Imagine a straight wire. Bend this wire until its ends meet. You get a ring. Next stage.
Take another straight wire, bend it as before, but this time, don’t let the ends meet, instead continue bending the wire more and more, until you get a spring. Now, Think of this spring as the first wire, and bend it until the spring’s ends meet. We get a spring-ring. (See pictures below)
At this point it should be obvious – instead of making the ends of the spring meet, we can continue bending the spring into a meta-spring, and again make this meta-spring’s ends meet. Rinse and repeat ad-infinitum.
At first I had a hard time picturing it, and I thought it would be tough to write about it without drawing it. So I set with pen and paper, and tried to draw it. That was even harder than picturing it. So I thought I could write a script to draw it, and that turned out to be pretty easy.
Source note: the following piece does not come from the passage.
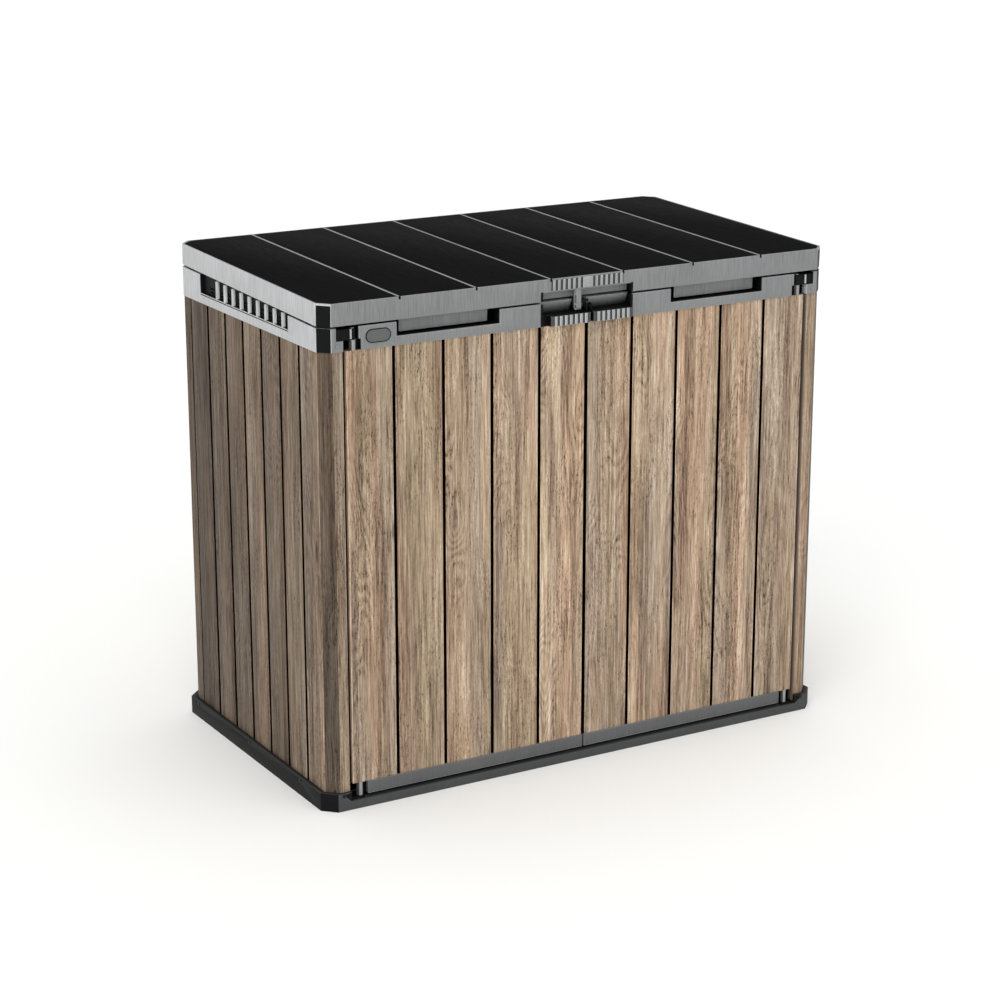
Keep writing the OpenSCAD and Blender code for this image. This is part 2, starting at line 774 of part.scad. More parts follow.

Here are the first four stages. The second and third are shown from the side. Click for bigger versions.
To implement this, I wrote a function that draws any track. A track is defined to be a function takes a float argument between 0 and 1, and returns the appropriate 3d point in between, where 0 is one end of the track and 1 is the other. (Actually, I also decided that tracks should return a “right hand” vector as well). Then I wrote a ring:
def ring(t): pi = math.pi cos = math.cos sin = math.sin x = numpy.array((2*cos(2*pi*t),2*sin(2*pi*t),0)) return (x,-x/3) |
Lastly I wrote a wrapper function, that takes any track, and springifies it. It was called springify_track. At this point I could do this:
(The constants are the radius of the spring loops, the sampling delta, and the number loops.)
t1 = ring t2 = springify_track(t1, 0.25, 0.1, 50) t3 = springify_track(t2, 0.06, 0.0011, 5000) t4 = springify_track(t3, 0.011, 0.000012, 500000) |
That’s pretty cool. But why not include the code?
Thanks. I didn’t include the code because I want to do something with it in the next post. I thought of a really nice challenge.
Besides that, code that you write at 3 am isn’t publication material (at least not yet:)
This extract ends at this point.